Это, конечно, правда. Но не вся.

Правда была еще и в том, что Карамзин рассматривал это предприятие как лабораторию русской стилистики, задумав переводить разнообразные образцы мировой прозы на русский язык.

Правда была и в том, что в план издателя входило соединение широкой популяризации мировой литературы («Даже и восточная литература входит в план») и знакомство читателя с злободневными новинками: иначе «знающие Французской и прочие иностранные языки не стали бы читать моего собрания» [401].

Таким образом, была поставлена широкая просветительная задача: усвоения русской культуре вершинных текстов мировой и выработки адекватных средств передачи этих избранных текстов на русском языке.

Однако и это не исчерпывало замысла издателя.

На протяжении 1790-х годов в мировоззрении Карамзина нарастали элементы субъективизма. Если еще в вопросах, задаваемых им Лафатеру и Канту, виделся ученик А. М. Кутузова, для которого согласование внутреннего (априорного) и внешнего (чувственного) познания всегда было загадкой, то с годами противоречие между бесспорностью нравственных истин и сомнительностью опытного знания все более развивалось в систему субъективистских представлений.

В 1792 году Карамзин напечатал в «Московском журнале» «сказочку» Петрова «Прогулка Арабского Философа Ал-Рашида», где мудрец, научившийся понимать язык насекомых, услышал речь «престарелого насекомого, которое сидело одно на листке и само с собою говорило следующее: «Славные мудрецы моего рода, жившие за многие часы прежде меня, утверждали уже, что бытие мира сего не более осмнадцати часов продолжается, и мне кажется, что они говорили правду <…>. Хорошо бы еслиб слава моя продолжалась, хотя часов тридцать или сорок!» Ал-Рашид усмехнулся, но, подумавши, должен был ужаснуться своей усмешки; ибо часы или годы не все ли равно?» (МЖ, VI, 4, 19–22). Теперь, в 1797 году, Карамзин сам занес в записную книжку: «Время это лишь последовательность наших мыслей» [402]. И далее: «Душа наша способна к самопогружению (contournable en soi-meme); она сама может составлять свое общество» [403]. Ср. в «Пантеоне»: «Ты сам себе лучший друг» [404].

Субъективизм воззрений среди многих философских последствий имел и такое: окружающие события и литературные произведения воспринимались, достигали души человека лишь в той мере, в какой они могли быть результатами ее самовыражения. Человек представал как бы окруженным зеркалами, в которых он видел лишь самого себя.
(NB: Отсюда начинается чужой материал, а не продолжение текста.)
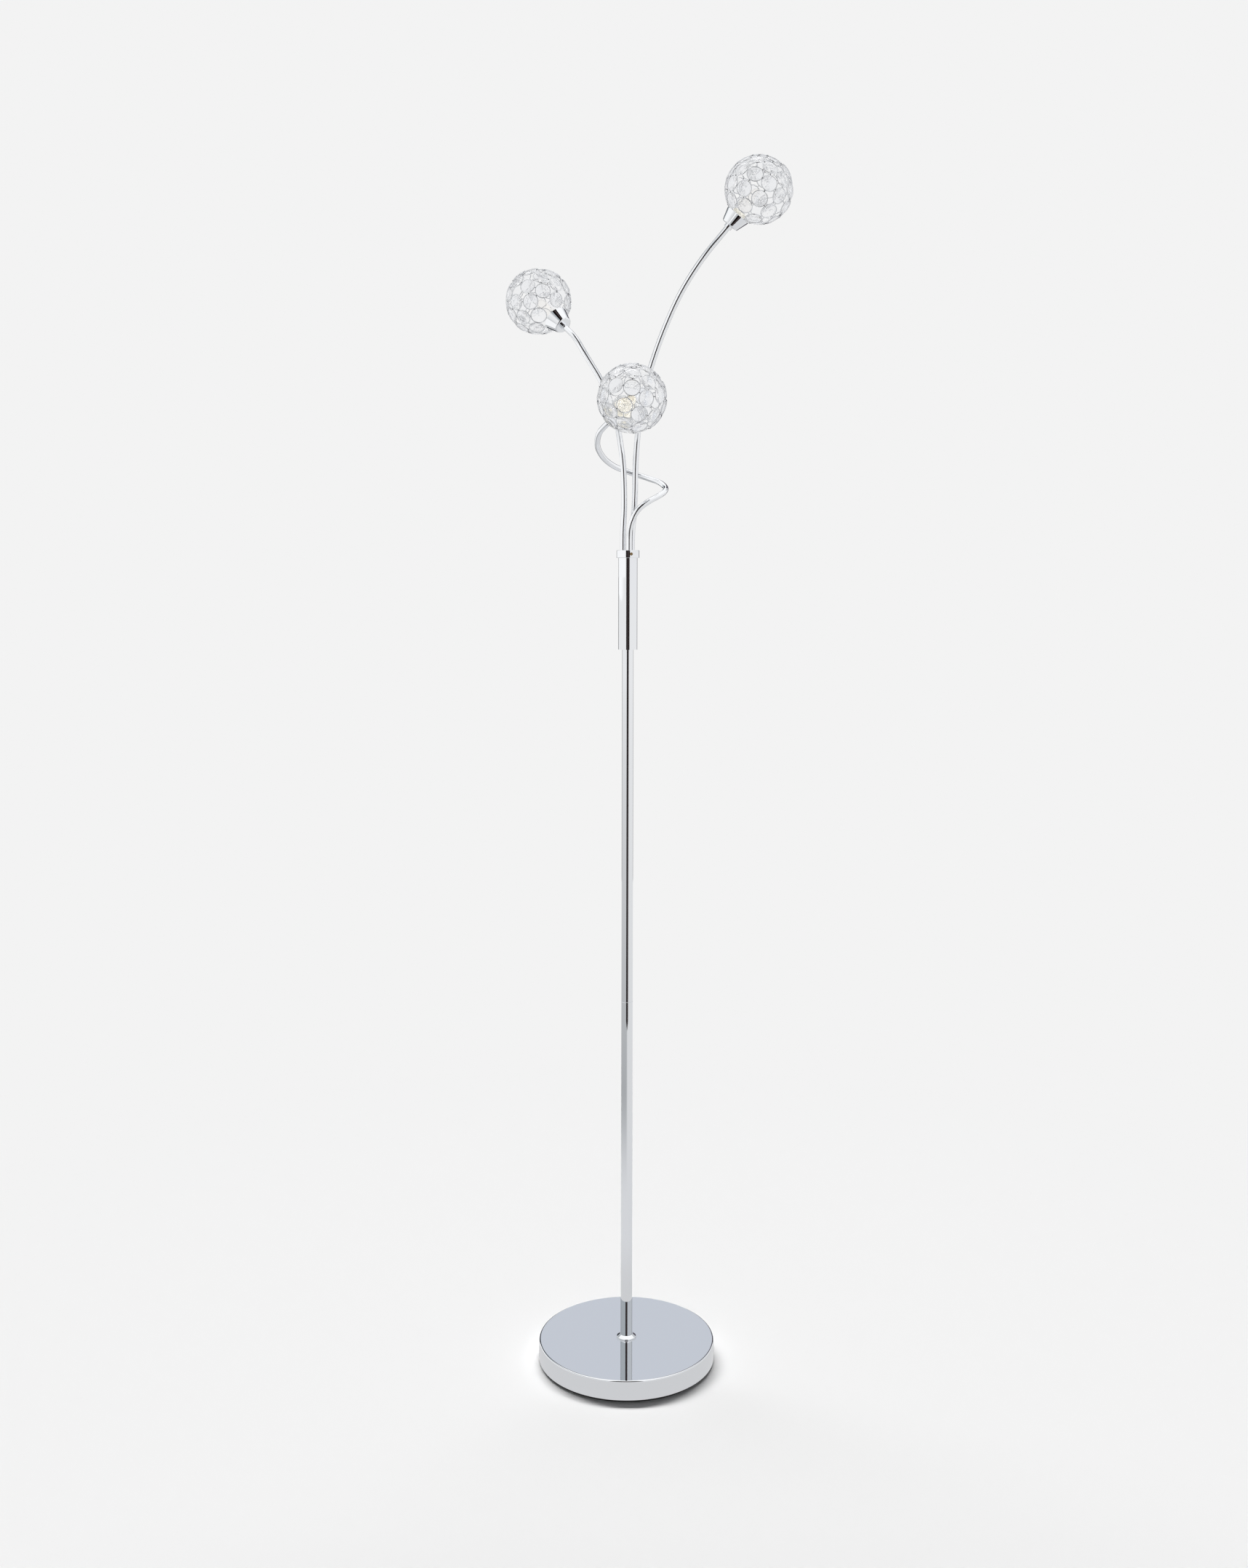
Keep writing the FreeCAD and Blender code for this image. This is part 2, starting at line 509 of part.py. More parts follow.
def make_head(head):
    """Cup, ferrule, nipple, lock nut, lampholder and bulb of one arm."""
    place = head_place(head)
    ferrule = tube(head + "_ferrule", "ferrule_diameter / 2", "arm_diameter / 2 + fit_gap",
                   "ferrule_rise", "-ferrule_rise")
    keep("ferrule_" + head, ferrule, place)

    nipple_radius = "(arm_diameter / 2 - arm_wall - fit_gap)"
    nipple = tube(head + "_nipple", nipple_radius, "nipple_bore / 2",
                  "(nipple_in_arm + cup_wall + lock_nut_rise)", "-nipple_in_arm")
    keep("nipple_" + head, nipple, place)

    nut = hexagon(head + "_lock_nut", "lock_nut_across", "lock_nut_rise", "cup_wall")
    thread = cylinder(head + "_lock_thread", nipple_radius + " + fit_gap",
                      "lock_nut_rise + 2 * overrun", "cup_wall - overrun")
    keep("lock_nut_" + head, cut(head + "_nut", nut, thread), place)

    skin = cone(head + "_cup_skin", "cup_back_diameter / 2", "cup_mouth_diameter / 2",
                "cup_length")
    skin = rounded(head + "_cup_edge", skin, size("cup_round"),
                   lambda edge: edge.Curve.Radius < size("cup_mouth_diameter") / 2
                   and abs(edge.Curve.Center.z) < size("cup_wall"))
    slope = "(cup_mouth_diameter - cup_back_diameter) / 2 / cup_length"
    inside = cone(head + "_cup_inside", "cup_back_diameter / 2 - cup_wall + cup_wall * %s" % slope,
                  "cup_mouth_diameter / 2 - cup_wall + overrun * %s" % slope,
                  "cup_length - cup_wall + overrun", "cup_wall")
    hollow = rounded(head + "_cup_hollow", inside, size("cup_round") - size("cup_wall"),
                     lambda edge: abs(edge.Curve.Center.z - size("cup_wall")) < size("overrun") / 2)
    hole = cylinder(head + "_cup_hole", nipple_radius + " + fit_gap", "cup_wall + 2 * overrun",
                    "-overrun")
    keep("cup_" + head, cut(head + "_cup", skin, hollow, hole), place)

    holder_foot = "(cup_wall + lock_nut_rise)"
    body = cylinder(head + "_holder_body", "holder_diameter / 2", "holder_rise", holder_foot)
    top = size("cup_wall") + size("lock_nut_rise") + size("holder_rise")
    body = rounded(head + "_holder_edge", body, size("holder_round"),
                   lambda edge: abs(edge.Curve.Center.z - top) < size("holder_round"))
    holder_top = "(cup_wall + lock_nut_rise + holder_rise)"
    slot = box(head + "_holder_slot", "(pinch_width + 2 * seat_gap)",
               "(pinch_depth + 2 * seat_gap)", "pinch_rise + seat_gap + overrun",
               "%s - pinch_rise - seat_gap" % holder_top)
    pin_holes = []
    for number, side in enumerate(("-", "")):
        hole = cylinder(head + "_pin_hole_%d" % number, "pin_diameter / 2 + fit_gap",
                        "pin_length + seat_gap + pinch_rise",
                        "%s - pinch_rise - pin_length - seat_gap" % holder_top)
        pin_holes.append(bind(hole, base_x=side + "pin_spread / 2"))
    keep("lampholder_" + head, cut(head + "_holder", body, slot, *pin_holes), place)

    glass = cylinder(head + "_bulb_glass", "bulb_diameter / 2", "bulb_length - bulb_diameter / 2",
                     "%s + fit_gap" % holder_top)
    dome = doc.addObject("Part::Sphere", head + "_bulb_dome")
    bind(dome, Radius="bulb_diameter / 2", base_z="%s + fit_gap + bulb_length - bulb_diameter / 2"
         % holder_top)
    pinch = box(head + "_bulb_pinch", "pinch_width", "pinch_depth", "pinch_rise + overrun",
                "%s - pinch_rise" % holder_top)
    pins = []
    for number, side in enumerate(("-", "")):
        pin = cylinder(head + "_pin_%d" % number, "pin_diameter / 2", "pin_length + overrun",
                       "%s - pinch_rise - pin_length" % holder_top)
        pins.append(bind(pin, base_x=side + "pin_spread / 2"))
    keep("bulb_" + head, fuse(head + "_bulb", glass, dome, pinch, *pins), place)


def ring_diameter():
    """Outside of one wire ring, so that a full row closes round the ball's middle."""
    around = math.pi * (size("ball_diameter") - size("wire_diameter"))
    return around / size("rings_round") - size("ring_gap")


def ring_rows():
    """The rows of rings: (angle from the cup's axis, number of rings, turn of the row)."""
    last = int(size("row_count")) - 1
    outside = size("ball_diameter") / 2
    first = math.degrees(math.asin(size("cup_mouth_diameter") / 2 / outside)
                         + math.asin(ring_diameter() / 2 / outside)
                         + size("first_row_gap") / outside)
    for row in range(last + 1):
        angle = first + (180 - first) * row / last
        count = max(1, round(size("rings_round") * math.sin(math.radians(angle))))
        yield angle, count, 180 / count * (row % 2)


def ring_places():
    """For each row, the placements of its rings, facing out of the ball."""
    reach = ring_reach()
    rows = []
    for angle, count, turn in ring_rows():
        row = []
        for number in range(count):
            spin = math.radians(turn + 360 * number / count)
            tilt = math.radians(angle)
            out = Vector(math.sin(tilt) * math.cos(spin), math.sin(tilt) * math.sin(spin),
                         -math.cos(tilt))
            row.append(FreeCAD.Placement(out * reach, FreeCAD.Rotation(UP, out)))
        rows.append(row)
    return rows


def ring_reach():
    """Distance of a ring's middle from the ball's middle, so that its rim is on the ball."""
    outside = size("ball_diameter") / 2
    return math.sqrt((outside - size("wire_diameter") / 2) ** 2
                     - (ring_diameter() / 2 - size("wire_diameter") / 2) ** 2)


def prism_between(start, end, radius, out):
    """A three-sided bar from one point to another, one edge facing out."""
    heading = unit(end - start)
    side = unit(out.cross(heading))
    face = unit(heading.cross(side))
    corners = [start + (face * math.cos(turn) + side * math.sin(turn)) * radius
               for turn in (0, 2 * math.pi / 3, 4 * math.pi / 3)]
    outline = Part.makePolygon(corners + corners[:1])
    return Part.Face(outline).extrude(end - start)


def wire_ring():
    """One ring of wire with flat sides, three faces a side, its axis on Z."""
    radius = size("wire_diameter") / 2
    middle = ring_diameter() / 2 - radius
    loops = []
    for turn in (0, 2 * math.pi / 3, 4 * math.pi / 3):
        reach, height = middle + radius * math.cos(turn), radius * math.sin(turn)
        loops.append([Vector(reach * math.cos(2 * math.pi * side / RING_SIDES),
                             reach * math.sin(2 * math.pi * side / RING_SIDES), height)
                      for side in range(RING_SIDES)])
    faces = []
    for loop, following in zip(loops, loops[1:] + loops[:1]):
        for side in range(RING_SIDES):
            after = (side + 1) % RING_SIDES
            corners = [loop[side], loop[after], following[after], following[side]]
            faces.append(Part.Face(Part.makePolygon(corners + corners[:1])))
    return Part.Solid(Part.Shell(faces))


def crystal_button():
    """One cut glass button: a flat table in front, sloping facets, and a pointed back."""
    inner = ring_diameter() / 2 - size("wire_diameter") * 3 / 4 - size("seat_gap")
    wheel = [2 * math.pi * side / RING_SIDES for side in range(RING_SIDES)]
    point = Vector(0, 0, -size("crystal_back"))
    girdle = [Vector(inner * math.cos(turn), inner * math.sin(turn), 0) for turn in wheel]
    table = [Vector(math.cos(turn), math.sin(turn), 0) * (size("crystal_table") / 2)
             + UP * size("crystal_crown") for turn in wheel]
    outlines = [table]
    for side in range(RING_SIDES):
        after = (side + 1) % RING_SIDES
        outlines.append([girdle[side], girdle[after], table[after], table[side]])
        outlines.append([girdle[side], point, girdle[after]])
    return Part.Solid(Part.Shell([Part.Face(Part.makePolygon(corners + corners[:1]))
                                  for corners in outlines]))


def moved(shape, placement):
    """A copy of a shape at a placement."""
    copy = shape.copy()
    copy.Placement = placement
    return copy


def rim_point(place, target):
    """The point of a ring's wire that lies nearest to another ring's middle."""
    out = unit(place.Base)
    way = target - place.Base
    level = unit(way - out * way.dot(out))
    inset = math.cos(math.pi / RING_SIDES)
    return place.Base + level * (ring_diameter() / 2 - size("wire_diameter") / 2) * inset


def shade_frame():
    """Every wire ring, and the short wires that tie each ring to the row before it."""
    rows = ring_places()
    ring = wire_ring()
    pieces = [moved(ring, place) for row in rows for place in row]
    for row, following in zip(rows, rows[1:]):
        for there in following:
            here = min(row, key=lambda other: (other.Base - there.Base).Length)
            start, end = rim_point(here, there.Base), rim_point(there, here.Base)
            pieces.append(prism_between(start, end, size("wire_diameter") / 2, unit(start + end)))
    return pieces


def hoop():
    """The band that plugs into the cup, with a spoke up to each ring of the first row."""
    wall, rise = size("hoop_wall"), size("hoop_rise")
    first = [rim_point(place, UP * -ring_reach()) for place in ring_places()[0]]
    top = first[0].z - size("wire_diameter") / 2
    mouth, back = size("cup_mouth_diameter") / 2, size("cup_back_diameter") / 2
    depth = rise - top - cup_mouth()
    outer = (mouth - size("cup_wall") - size("seat_gap")
             - depth * (mouth - back) / size("cup_length"))
    band = Part.makeCylinder(outer, rise, UP * (top - rise))
    band = band.cut(Part.makeCylinder(outer - wall, rise, UP * (top - rise)))
    spokes = []
    for point in first:
        level = unit(Vector(point.x, point.y, 0))
        seat = level * (outer - wall / 2) + UP * (top - size("wire_diameter") / 2)
        spokes.append(prism_between(point, seat, size("wire_diameter") / 2, level))
    return [band] + spokes


def make_shades():
    """The wire frames and their crystal buttons; the three balls are alike."""
    pieces = shade_frame() + hoop()
    frame = pieces[0].fuse(pieces[1:])
    print("shade frame solids", len(frame.Solids))
    crystal = crystal_button()
    buttons = Part.Compound([moved(crystal, place) for row in ring_places() for place in row])
    for head in HEADS:
        feature("shade_frame_" + head, frame, ball_place(head))
        feature("crystals_" + head, buttons, ball_place(head))


make_base()
make_stud()
make_pole()
make_sleeve()
make_arms()
for head in HEADS:
    make_head(head)
make_shades()
doc.recompute()

for item in doc.Objects:
    if "Invalid" in item.State or "Error" in item.State:
        raise RuntimeError("%s failed: %s" % (item.Name, item.State))
os.makedirs("parts", exist_ok=True)
for item in parts:
    if item.Shape.isNull() or not item.Shape.isValid() or not item.Shape.Solids:
        raise RuntimeError("%s has no valid solid" % item.Label)
    item.Shape.exportStep("parts/%s.step" % item.Label)
print(len(parts), "sub-parts")
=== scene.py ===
"""Looks of the chrome floor lamp: a round weighted base, a pole of two tubes, three bent
arms and three crystal ball shades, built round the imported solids. Metres, +Z up."""
import math

import bpy
import mathutils
import numpy as np
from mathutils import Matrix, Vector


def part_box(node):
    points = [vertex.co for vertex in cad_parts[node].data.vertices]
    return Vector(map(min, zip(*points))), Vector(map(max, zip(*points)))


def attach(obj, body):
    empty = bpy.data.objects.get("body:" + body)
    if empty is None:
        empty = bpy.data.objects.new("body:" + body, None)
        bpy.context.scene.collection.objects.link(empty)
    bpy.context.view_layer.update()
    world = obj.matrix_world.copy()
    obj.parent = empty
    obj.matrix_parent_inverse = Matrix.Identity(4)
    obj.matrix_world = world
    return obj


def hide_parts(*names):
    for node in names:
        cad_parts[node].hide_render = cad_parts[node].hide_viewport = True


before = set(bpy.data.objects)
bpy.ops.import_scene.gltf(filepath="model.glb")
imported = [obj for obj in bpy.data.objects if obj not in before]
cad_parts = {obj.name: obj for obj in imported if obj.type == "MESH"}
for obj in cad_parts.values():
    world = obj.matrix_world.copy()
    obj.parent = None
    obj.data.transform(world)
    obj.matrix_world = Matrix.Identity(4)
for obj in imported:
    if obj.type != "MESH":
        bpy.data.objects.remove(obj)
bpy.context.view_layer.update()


# --- The room -------------------------------------------------------------------------
# A pale studio without an edge, lit by a soft box and a faint even light, with a weak lamp
# for the insides of the balls. Polished metal alone sees pale bands, white cards at the
# sides and dark cards in front and behind, which draw the lines on its tubes.

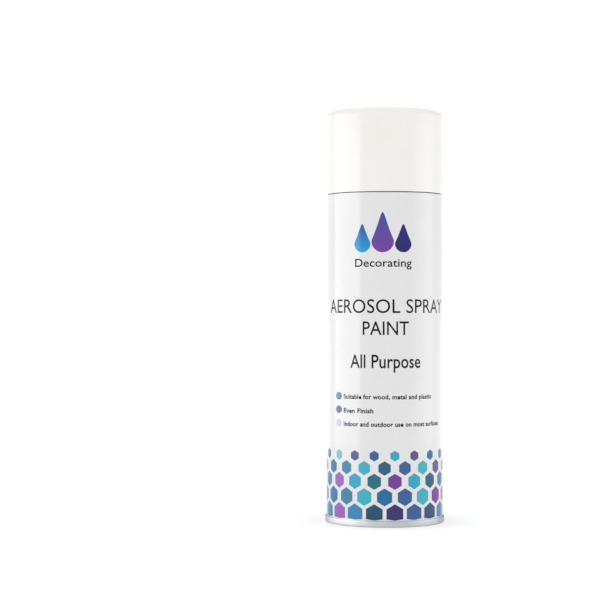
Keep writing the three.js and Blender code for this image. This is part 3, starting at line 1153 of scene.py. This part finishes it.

С этих позиций разница между своим и чужим принципиально снималась. Свои душевные переживания можно было выражать с помощью переводов, как это в дальнейшем и делал Жуковский, а дневник превратить в сборник цитат и выписок (ср. «Чужое — мое сокровище» Батюшкова). Карамзин пошел дальше: он не только составил три больших тома выписок из древних, новых и новейших авторов — по сути собственную лирико-философскую исповедь, отличавшуюся поразительным единством, но и предложил эту исповедь читателям, одновременно раскрывая перед ними свой душевный мир и давая им образец для самовоспитания их личности.

Наконец, у замысла была еще одна сторона, не первостепенная для Карамзина начала 1798 года, но все же важная: цитатное построение материала облегчало возможные цензурные трудности и было исключительно ловким тактическим ходом, обнаруживавшим в философе и мечтателе литератора с практическим чутьем.